§ The exercise
Print the entire listing. Each line must match the original exactly.

§ Dataset excerpt
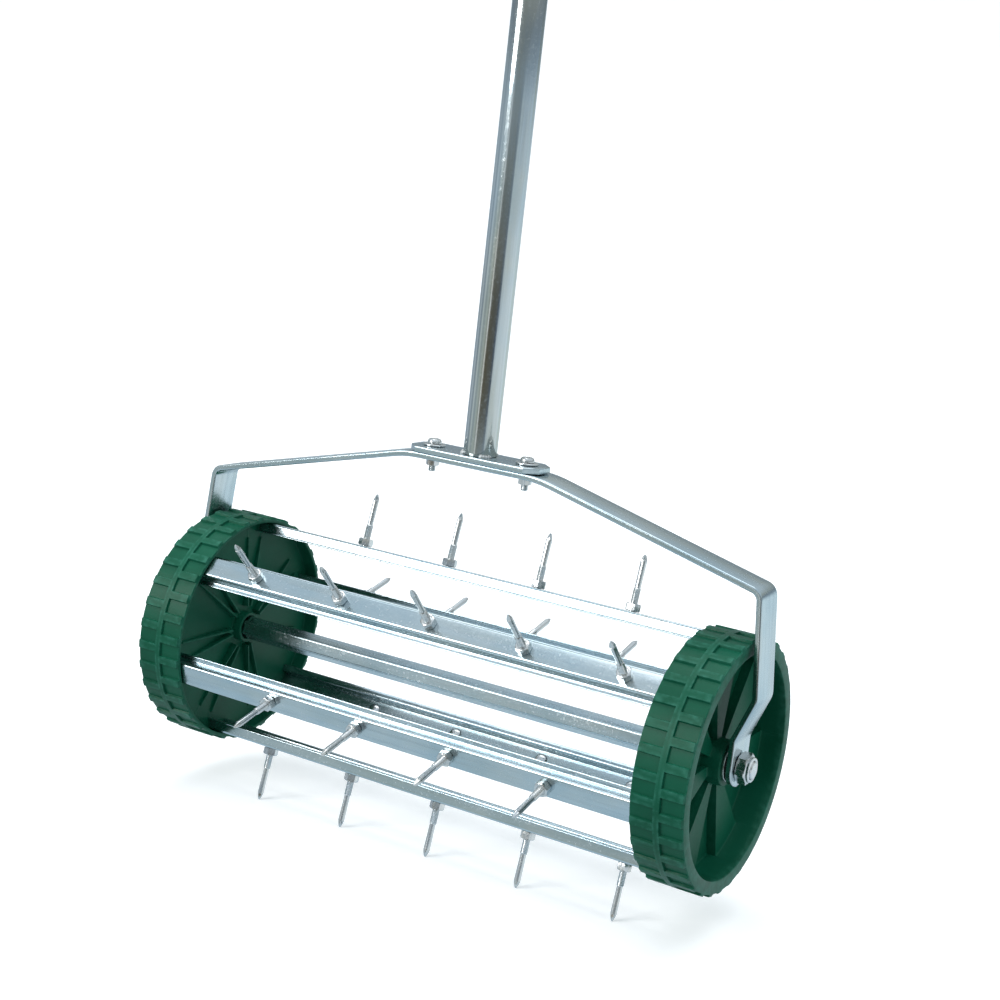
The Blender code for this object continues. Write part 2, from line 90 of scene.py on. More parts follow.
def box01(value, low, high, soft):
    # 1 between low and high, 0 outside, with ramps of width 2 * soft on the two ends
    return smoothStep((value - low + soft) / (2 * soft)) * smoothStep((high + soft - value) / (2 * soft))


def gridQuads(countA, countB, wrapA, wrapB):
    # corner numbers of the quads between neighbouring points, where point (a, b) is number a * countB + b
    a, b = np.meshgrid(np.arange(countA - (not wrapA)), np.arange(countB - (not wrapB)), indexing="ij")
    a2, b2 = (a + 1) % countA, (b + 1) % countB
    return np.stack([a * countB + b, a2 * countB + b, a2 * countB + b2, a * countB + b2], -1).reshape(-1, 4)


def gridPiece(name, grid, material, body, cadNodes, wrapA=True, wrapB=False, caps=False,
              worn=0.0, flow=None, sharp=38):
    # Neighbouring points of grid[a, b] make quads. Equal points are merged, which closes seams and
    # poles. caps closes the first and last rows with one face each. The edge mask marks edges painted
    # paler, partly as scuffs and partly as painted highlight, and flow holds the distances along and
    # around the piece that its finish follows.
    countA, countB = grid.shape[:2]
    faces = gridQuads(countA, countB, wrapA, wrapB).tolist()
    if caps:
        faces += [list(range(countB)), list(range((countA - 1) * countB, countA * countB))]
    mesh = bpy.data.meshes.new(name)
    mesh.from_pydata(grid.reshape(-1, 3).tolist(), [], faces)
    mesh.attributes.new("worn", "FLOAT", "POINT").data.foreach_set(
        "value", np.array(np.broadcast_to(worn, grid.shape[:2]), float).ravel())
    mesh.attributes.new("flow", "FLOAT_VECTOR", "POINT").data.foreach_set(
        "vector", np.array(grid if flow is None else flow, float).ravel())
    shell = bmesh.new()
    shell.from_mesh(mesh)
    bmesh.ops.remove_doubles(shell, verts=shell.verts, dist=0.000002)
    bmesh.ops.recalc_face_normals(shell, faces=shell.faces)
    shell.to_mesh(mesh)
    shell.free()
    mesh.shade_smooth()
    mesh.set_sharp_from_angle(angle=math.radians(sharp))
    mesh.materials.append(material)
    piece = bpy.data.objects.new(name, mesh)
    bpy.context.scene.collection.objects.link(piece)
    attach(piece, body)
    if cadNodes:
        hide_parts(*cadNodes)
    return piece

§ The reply
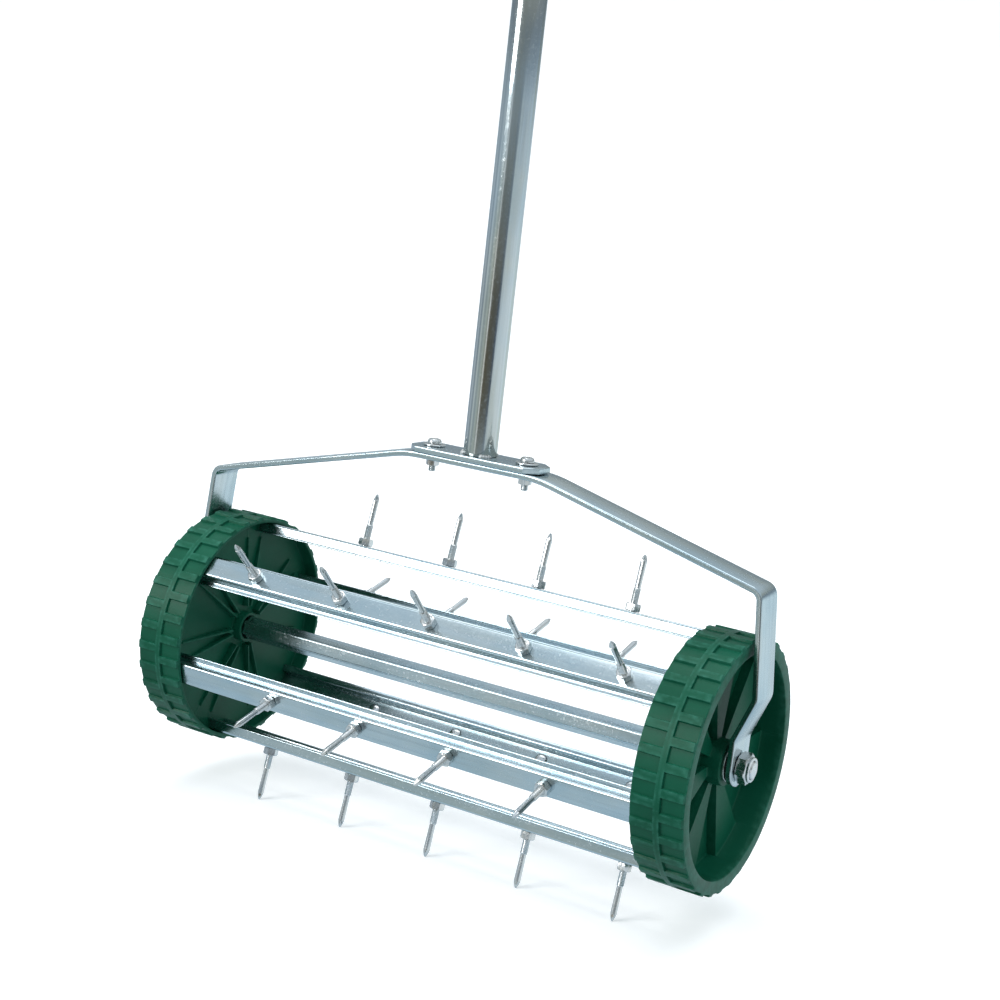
The Blender code for this object continues. Write part 2, from line 90 of scene.py on. More parts follow.
def box01(value, low, high, soft):
    # 1 between low and high, 0 outside, with ramps of width 2 * soft on the two ends
    return smoothStep((value - low + soft) / (2 * soft)) * smoothStep((high + soft - value) / (2 * soft))


def gridQuads(countA, countB, wrapA, wrapB):
    # corner numbers of the quads between neighbouring points, where point (a, b) is number a * countB + b
    a, b = np.meshgrid(np.arange(countA - (not wrapA)), np.arange(countB - (not wrapB)), indexing="ij")
    a2, b2 = (a + 1) % countA, (b + 1) % countB
    return np.stack([a * countB + b, a2 * countB + b, a2 * countB + b2, a * countB + b2], -1).reshape(-1, 4)


def gridPiece(name, grid, material, body, cadNodes, wrapA=True, wrapB=False, caps=False,
              worn=0.0, flow=None, sharp=38):
    # Neighbouring points of grid[a, b] make quads. Equal points are merged, which closes seams and
    # poles. caps closes the first and last rows with one face each. The edge mask marks edges painted
    # paler, partly as scuffs and partly as painted highlight, and flow holds the distances along and
    # around the piece that its finish follows.
    countA, countB = grid.shape[:2]
    faces = gridQuads(countA, countB, wrapA, wrapB).tolist()
    if caps:
        faces += [list(range(countB)), list(range((countA - 1) * countB, countA * countB))]
    mesh = bpy.data.meshes.new(name)
    mesh.from_pydata(grid.reshape(-1, 3).tolist(), [], faces)
    mesh.attributes.new("worn", "FLOAT", "POINT").data.foreach_set(
        "value", np.array(np.broadcast_to(worn, grid.shape[:2]), float).ravel())
    mesh.attributes.new("flow", "FLOAT_VECTOR", "POINT").data.foreach_set(
        "vector", np.array(grid if flow is None else flow, float).ravel())
    shell = bmesh.new()
    shell.from_mesh(mesh)
    bmesh.ops.remove_doubles(shell, verts=shell.verts, dist=0.000002)
    bmesh.ops.recalc_face_normals(shell, faces=shell.faces)
    shell.to_mesh(mesh)
    shell.free()
    mesh.shade_smooth()
    mesh.set_sharp_from_angle(angle=math.radians(sharp))
    mesh.materials.append(material)
    piece = bpy.data.objects.new(name, mesh)
    bpy.context.scene.collection.objects.link(piece)
    attach(piece, body)
    if cadNodes:
        hide_parts(*cadNodes)
    return piece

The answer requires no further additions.